= Task description =
Begin with the line that contains "Write part 2" and end with the line that contains "return (math.radians(azimuth), arcOfHeight(height", transcribing exactly each line in that stretch and no other.

= Data rows =
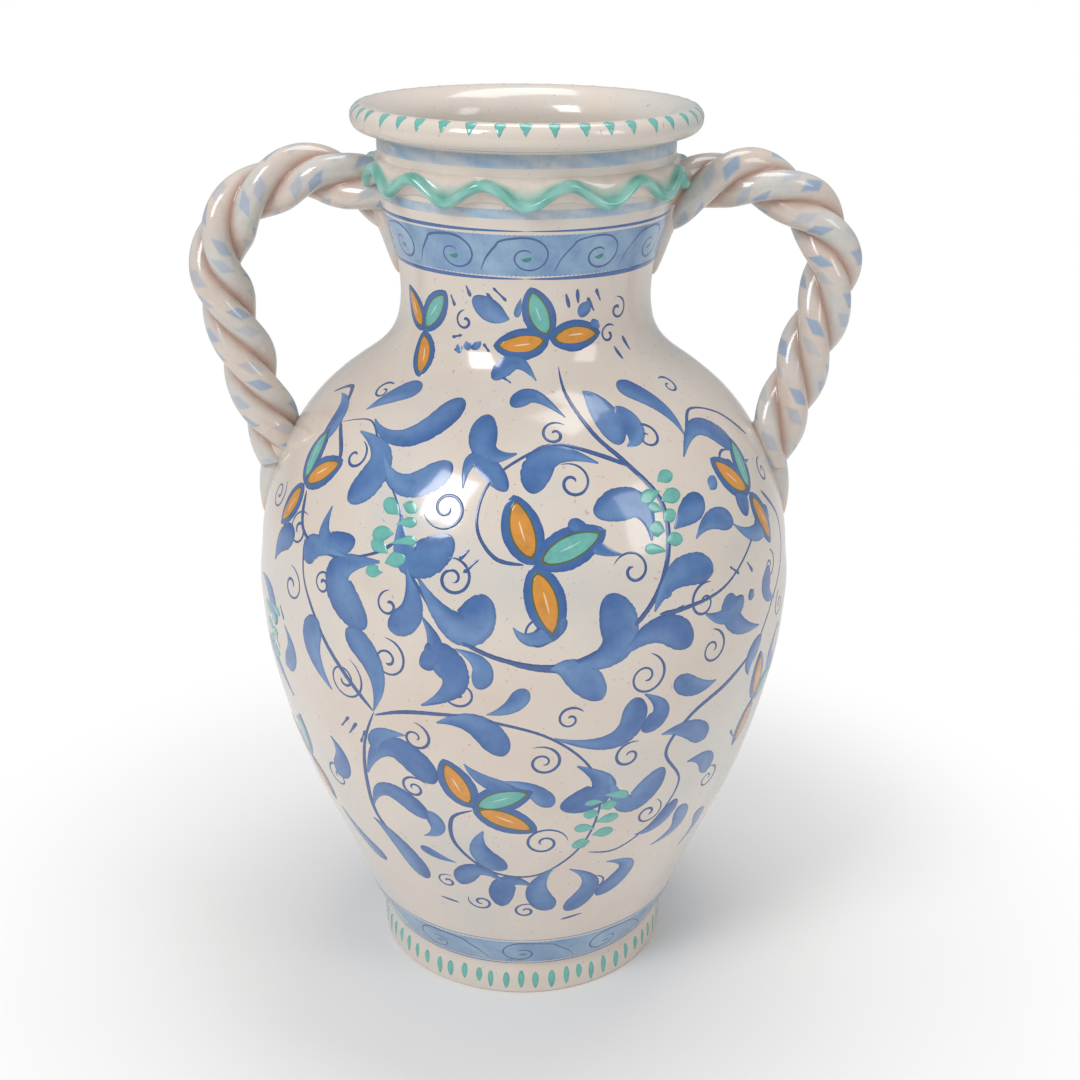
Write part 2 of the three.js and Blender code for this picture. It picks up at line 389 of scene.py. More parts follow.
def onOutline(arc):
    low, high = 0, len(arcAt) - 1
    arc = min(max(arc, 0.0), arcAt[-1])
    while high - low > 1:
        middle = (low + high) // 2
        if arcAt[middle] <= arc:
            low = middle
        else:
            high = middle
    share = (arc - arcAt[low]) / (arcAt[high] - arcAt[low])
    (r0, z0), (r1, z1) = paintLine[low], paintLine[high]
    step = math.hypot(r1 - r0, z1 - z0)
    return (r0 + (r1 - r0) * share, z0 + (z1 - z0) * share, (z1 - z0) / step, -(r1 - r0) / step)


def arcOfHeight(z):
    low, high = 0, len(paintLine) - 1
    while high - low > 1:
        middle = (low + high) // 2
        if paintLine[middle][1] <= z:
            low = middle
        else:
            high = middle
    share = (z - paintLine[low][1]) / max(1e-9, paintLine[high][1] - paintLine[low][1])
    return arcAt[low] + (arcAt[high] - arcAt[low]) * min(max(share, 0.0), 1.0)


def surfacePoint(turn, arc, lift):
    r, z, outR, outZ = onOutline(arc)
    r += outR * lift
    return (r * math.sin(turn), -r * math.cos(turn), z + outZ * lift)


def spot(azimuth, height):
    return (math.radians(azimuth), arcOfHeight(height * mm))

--

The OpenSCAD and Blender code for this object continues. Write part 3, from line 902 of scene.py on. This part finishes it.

= Solution to this exercise =
Write part 2 of the three.js and Blender code for this picture. It picks up at line 389 of scene.py. More parts follow.
def onOutline(arc):
    low, high = 0, len(arcAt) - 1
    arc = min(max(arc, 0.0), arcAt[-1])
    while high - low > 1:
        middle = (low + high) // 2
        if arcAt[middle] <= arc:
            low = middle
        else:
            high = middle
    share = (arc - arcAt[low]) / (arcAt[high] - arcAt[low])
    (r0, z0), (r1, z1) = paintLine[low], paintLine[high]
    step = math.hypot(r1 - r0, z1 - z0)
    return (r0 + (r1 - r0) * share, z0 + (z1 - z0) * share, (z1 - z0) / step, -(r1 - r0) / step)


def arcOfHeight(z):
    low, high = 0, len(paintLine) - 1
    while high - low > 1:
        middle = (low + high) // 2
        if paintLine[middle][1] <= z:
            low = middle
        else:
            high = middle
    share = (z - paintLine[low][1]) / max(1e-9, paintLine[high][1] - paintLine[low][1])
    return arcAt[low] + (arcAt[high] - arcAt[low]) * min(max(share, 0.0), 1.0)


def surfacePoint(turn, arc, lift):
    r, z, outR, outZ = onOutline(arc)
    r += outR * lift
    return (r * math.sin(turn), -r * math.cos(turn), z + outZ * lift)


def spot(azimuth, height):
    return (math.radians(azimuth), arcOfHeight(height * mm))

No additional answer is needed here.